The donnybrook among both Israelis and Americans is quickly turning into a free-for-all; the dominant narrative that Jerusalem is feverishly pushing for a strike while Washington is feverishly pushing back, while not necessarily wrong, is proving simplistic.
In both countries there are different camps and sub-camps divided over the issue, which are simultaneously grappling and bargaining with each other, while trying to jointly bargain and grapple with the Iranians. The Iranian camp is equally diverse and divided, and other American allies, such as Saudi Arabia, are bringing their own narrow interests into the dispute. The result: a genuine mess.
It is generally believed that Barak and Netanyahu are the two chief hawks in the Western camp, while United States President Barack Obama is the top dove. Some heavy blows were exchanged among the three in the last weeks. Obama’s recent pressure on Barak and Netanyahu, epitomized by a series of visits by top US officials in Jerusalem, resulted in an explosion of rhetoric and positioning.
To name a few key incidents: the hawks retaliated by leaking information on a brand new American National Intelligence Estimate (NIE), which reportedly reverses previous findings, arguing that Iran has accomplished significant progress toward building a nuclear bomb. To quote the Israeli defense minister, “As far as we know it brings the American assessment much closer to ours.”
If confirmed, this information about the 2012 NIE would constitute a serious coup for the war camp. Needless to say, the entire American decision-making process is far more complex than just Obama’s, and the weight of established bureaucratic procedure is palpable even in the president’s office.
Thus, the 2007 NIE, which stipulated that Iran had “halted” its military nuclear program in 2003, arguably tied the hands of former US president George W Bush (whether the latter, previously known as a hawk, was happy to have his hands tied at that point, is the subject of another debate). Similarly – though to the opposite effect – the 2012 NIE could help force Obama’s hand to start a war down the road.

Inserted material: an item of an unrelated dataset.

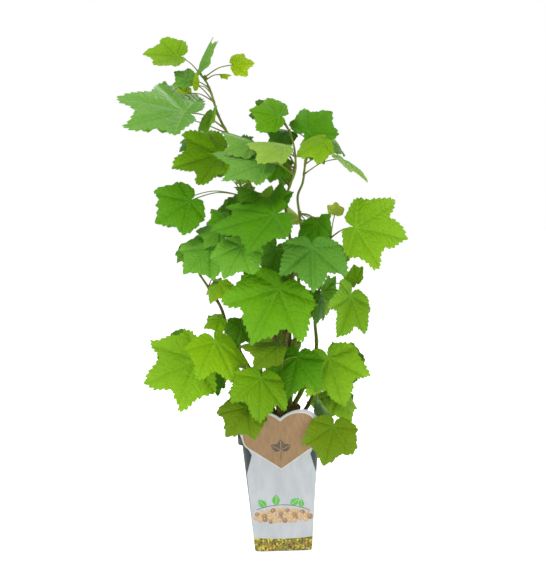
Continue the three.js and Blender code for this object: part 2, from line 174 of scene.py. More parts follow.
def tint(red, green, blue):  # a colour as seen on a screen, 0 to 255, made linear
    linear = []
    for shown in (red, green, blue):
        linear.append(shown / 255 / 12.92 if shown <= 10 else ((shown / 255 + 0.055) / 1.055) ** 2.4)
    return (*linear, 1.0)


def shaded(colour, factors, added=(0, 0, 0)):
    return (*(min(part * factor + more, 1) for part, factor, more in zip(colour, factors, added)), 1)


# Small helpers for meshes

def cleanSelection():
    if bpy.context.object and bpy.context.object.mode != "OBJECT":
        bpy.ops.object.mode_set(mode="OBJECT")
    bpy.ops.object.select_all(action="DESELECT")


def pick(piece):
    cleanSelection()
    piece.select_set(True)
    bpy.context.view_layer.objects.active = piece


def meshPiece(name, vertices, faces, materials, faceMaterials=None):
    mesh = bpy.data.meshes.new(name)
    mesh.from_pydata((np.asarray(vertices) * millimetre).tolist(), [], faces)
    for material in materials:
        mesh.materials.append(material)
    if faceMaterials is not None:
        mesh.polygons.foreach_set("material_index", faceMaterials)
    piece = bpy.data.objects.new(name, mesh)
    bpy.context.scene.collection.objects.link(piece)
    return piece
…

At the very least, the leak would make it harder for Obama to keep negotiating with Iran. Ironically, in the immediate American response to the reports we can find some of the very few existing signs that the talks are still alive: White House Spokesman Jay Carney told Ha’aretz on August 9 that the administration would not comment on the information and remains focused on the negotiations.
Still, the White House took only a few days to return the blow, in the face of the top American soldier, Chairman of the Joint Chiefs of Staff of the US armed forces General Martin Dempsey. Dempsey’s comments that Israel could “delay but not destroy Iran’s nuclear capabilities” were widely perceived as a “punch” in the faces of Barak and Netanyahu. [1]
Shortly afterwards, Netanyahu introduced the new Israeli home front defense minister, former Shin Bet (counter-intelligence) chief Avi Dichter, who resigned from his opposition seat in the Israeli Knesset (parliament) in order to join the government.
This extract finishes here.